Monkey’s paw. Delivering on the referendum campaign promises

Monkey’s paw. Delivering on the referendum campaign promises

In the end, Theresa May has been more faithful to the referendum mandate than most Leave advocates. In 2016, the Leave campaign focussed on just two things: diverting the EU contributions into the NHS and scaring the public into believing that millions of Turks were poised to invade. It succeeded.

Theresa May became Prime Minister in the wake of the referendum. She applied herself immediately to understanding the extent of the bow wave. Correctly, she determined that the form of Brexit needed to meet those concerns. She prioritised them, ensuring the NHS gets preferential treatment in the budget. When it came to the negotiation of Brexit, her starting point was that Britain had to be able to control immigration. The deal that she has brought back reflects that strategic priority.

It seems that most Leave advocates have forgotten what they campaigned for. At the last count, 90 Conservative MPs, most of them hardline Leavers, have indicated that they will oppose the deal provisionally agreed. They are concerned about the backstop provisions and about the barriers to Britain making its own trade deals.

Some Leavers have gone further. Boris Johnson, Dominic Raab and Daniel Hannan have all said that the current deal is worse than remaining in the EU. All three were on the Vote Leave campaign committee that focussed so relentlessly on immigration and money for the NHS. The only conclusion one can draw was that they whored for votes using arguments they didn’t believe in and now are enraged that Leave voters are not being betrayed for their real priorities.

Two out of these three have pretensions to become the next Prime Minister. Their devotees won’t notice their duplicity.The general public already has.

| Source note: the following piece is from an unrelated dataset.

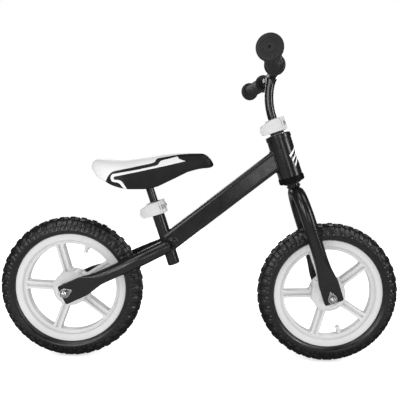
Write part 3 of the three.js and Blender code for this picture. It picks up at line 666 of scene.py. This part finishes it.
def stay_weld(side):
    """Weld metal on the main tube's side round the stay's end: a low mound and its rippled edge."""
    centre, above, half_length, half_height, height, sunk = 235, 1.5, 13, 10, 4.5, 0.5

    def ring(reach, out):
        return np.array([stay_point(centre + half_length * reach * math.cos(turn),
                                    side * (MAIN_WIDTH / 2 + out),
                                    above + half_height * reach * math.sin(turn))
                         for turn in full_turn(40)])

    rings = [ring(math.cos(turn), height * math.sin(turn) - sunk)
             for turn in np.linspace(0, 1.5, 9)]
    return merged(stitched(rings, caps=True), weld_bead(ring(1, 0), 1.5))


def fork_leg_shape(side):
    """Up from the dropout, then over in a quarter ellipse to the crown."""
    straight, offset, inward, climb = 160, 45, 34, 66
    stations = np.concatenate([[row[0] for row in LEG_ROWS[:4]], np.arange(0, straight, 2.5)])
    y, forward, across, thick, square = eased(LEG_ROWS, stations, plain_until=28, blur=14)
    centres = [(b, side * a, c) for a, b, c in zip(y, forward, stations)]
    for turn in np.linspace(0, math.pi / 2, 20):
        centres.append((1, side * (offset - inward * (1 - math.cos(turn))),
                        straight + climb * math.sin(turn)))
    centres += [(1, side * out, straight + climb) for out in (5.5, 0.05)]
    round_part = np.full(len(centres) - len(stations), float(LEG_RADIUS))
    across, thick = np.concatenate([across, round_part]), np.concatenate([thick, round_part])
    square = np.concatenate([square, np.ones(len(round_part))])
    return lofted(centres, (1, 0, 0), across, thick, square)


def decal_stripes():
    """Three slanting white bars on the right front of the head tube."""
    stripes = []
    thick, sunk, height, top, step, slant, count = 0.1, 0.15, 4.6, 316, 10.5, 15, 18
    for k in range(3):
        turn = np.radians(np.linspace(-16 - 5 * k, -74 + 7 * k, count))
        base = top - step * k + np.linspace(0, -slant, count)
        edges = []
        for out, raised in ((thick, 0), (thick, height), (-sunk, height), (-sunk, 0)):
            edges.append(round_points(HEAD_RADIUS + out, turn, base + raised))
        stripes.append(stitched(list(np.stack(edges, axis=1)), caps=True))
    return merged(*stripes)


def add_frame():
    tube_shape, low_seam, high_seam = main_tube_pieces()
    add_piece("rectangular_main_tube", tube_shape, BIKE, PAINT, "frame", ["main_tube"])
    seams = merged(weld_bead(low_seam, 1.5), weld_bead(high_seam, 2.3),
                   *map(stay_weld, SIDES.values()))
    add_piece("main_tube_welds", seams, BIKE, PAINT, "frame")
    for name, side in SIDES.items():
        add_piece(f"{name}_rear_stay", stay_shape(side), BIKE, PAINT, "frame", [f"{name}_stay"])
    head = pipe(23, HEAD_RADIUS, 261.3, 341.7, 96, 0.5)
    add_piece("round_head_tube", head, STEER, PAINT, "frame", ["head_tube"])
    add_piece("head_tube_stripes", decal_stripes(), STEER, DECAL, "frame")
    seat = pipe(TUBE_BORE, TUBE_RADIUS, 2.3, 136, 72, 0.4)
    add_piece("round_seat_tube", seat, SEAT, PAINT, "frame", ["seat_tube"])
    plug = lathe([(0, 0), (11.6, 0), (12.7, 1), (12.7, 2), (10.5, 2), (10.5, 12), (0, 12)], 72, 0.5)
    add_piece("seat_tube_end_plug", plug, SEAT, DARK_PLASTIC, "frame", ["seat_tube_plug"])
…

It is hard to have much sympathy for Leave advocates. If they wanted a mandate for prioritising trade deals, they should have sought one. It turns out that pandering to xenophobia to win votes has consequences for everyone, not just the nominal losers. Who could have guessed? This explains Michael Gove publicly regretting Vote Leave fuelling fears about Turkish immigration during the referendum campaign.

It’s all very well skewering the rampant hypocrisy of the Leave advocates, but Leave MPs participate in the meaningful vote and at present the Prime Minister looks to have faint hopes indeed of getting her deal past Parliament on the first attempt. Indeed, the government is already strategically leaking how it is anticipating the markets going haywire following such a defeat and relying on that to drum some sense into MPs of all parties.

Plan B, however, also currently looks forlorn. If Labour, the SNP, the DUP and 90 Conservatives all vote against the deal, it will be defeated on the first attempt by something like 150 votes. It’s hard to see how the deal could be resuscitated after that. The defeat would be just too crushing.

What, then, is Plan C?  If the deal dies in December, the government cannot simply do nothing for three months, waiting on the shore for the hundred year wave to crash over the country. Further choices will need to be made.

Britain could seek to renegotiate with the EU. This looks forlorn. The current deal is barely acceptable to many of the stakeholders on the EU side. It seems unlikely anyone will have the patience for a fullscale revision. Tinkering at the edges is not going to satisfy recalcitrant MPs.

If a deal is not struck, there is no mandate for remaining in the EU, so much is obvious. Yet there is also no mandate for leaving without a deal. The Leave campaign was founded on the ease of a deal being struck: “we hold all the cards”, “the easiest deal in history”.

A consistent 30% of the public are prepared to pay any price to secure a deal – Northern Ireland going up in flames, Scotland going independent, family members losing a job. 30%, however, is nothing like a majority and if Britain suffers severe social disruption that up to two thirds of the public did not actively support, the country’s politics will be engulfed in a firestorm.

Somehow or other fresh authority is needed for the next step if the deal is voted down decisively. There is no time but the simplest means would be to hold a fresh referendum. So time will need to be found. It would be divisive and settle nothing, but other routes from here are even worse.

In one of the great bone-chilling short stories, The Monkey’s Paw, the eponymous paw has been enchanted to grant three wishes to each owner, each of which will come at a great price. Leaver politicians appear to have taken possession of the Monkey’s Paw. They have secured their referendum victory, but on a basis that many of them regard as negating what they were looking for from it. Some now are making a second wish for Britain to leave without a deal, without any mandate for doing so.

In the original story, the previous owner of the paw had made his third wish a wish for death. For Leavers, the death wish seems to have come early.